DRIED RIVER BED, KANPUR, INDIA. (2014)
Humans exist at the heart of the global water crisis. The factors at play vary, but one thing that remains constant is how we'll all be the ones to bear the consequences. The concern for life is fundamentally in question.
During Abdulaziz's 2014 trip to Kanpur, this image was taken near the heavily polluted Ganges River, India's largest river and the world's fifth most polluted. What resulted proves to be an exercise in documentation and creative expression, delivered in equal measure. Abdulaziz explains, "there's something post-apocalyptic about the scene, where huge man-made structures rise up from a barren landscape and man himself, small in comparison, clusters together to repair a broken net." An image such as this leaves a mark. It inspired a new tact for Abdulaziz's photography, hoping to capture "a unifying perspective on the intertwining story of water and mankind." Notably for us, it demands conversation and, most of all, a drive towards change.

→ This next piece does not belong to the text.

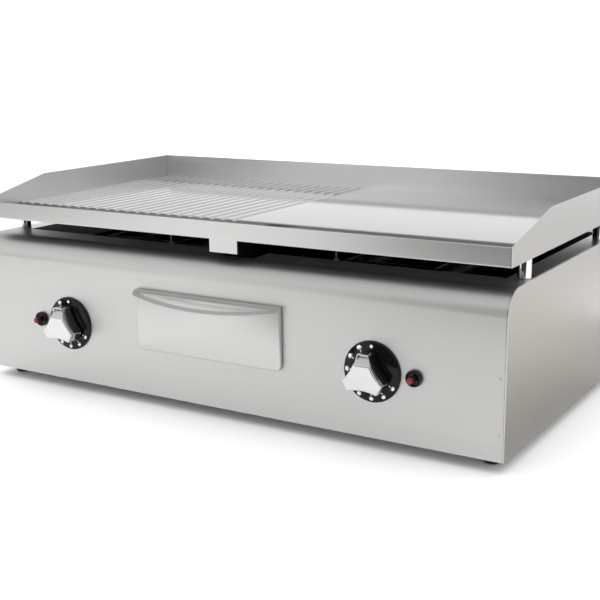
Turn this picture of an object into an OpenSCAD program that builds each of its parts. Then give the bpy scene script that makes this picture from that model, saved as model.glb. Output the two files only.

Mustafah Abdulaziz's exhibition Water Stories: The Global Water Crisis in Images showed at Sydney's Royal Botanic Garden from Tuesday, August 15 to Tuesday, September 5. Now, the exhibition moves to Brisbane, opening on Friday, September 15. See Water Stories until Tuesday, September 26 on the South Bank Lower Boardwalk below the Clem Jones Promenade. The exhibition will be illuminated at night.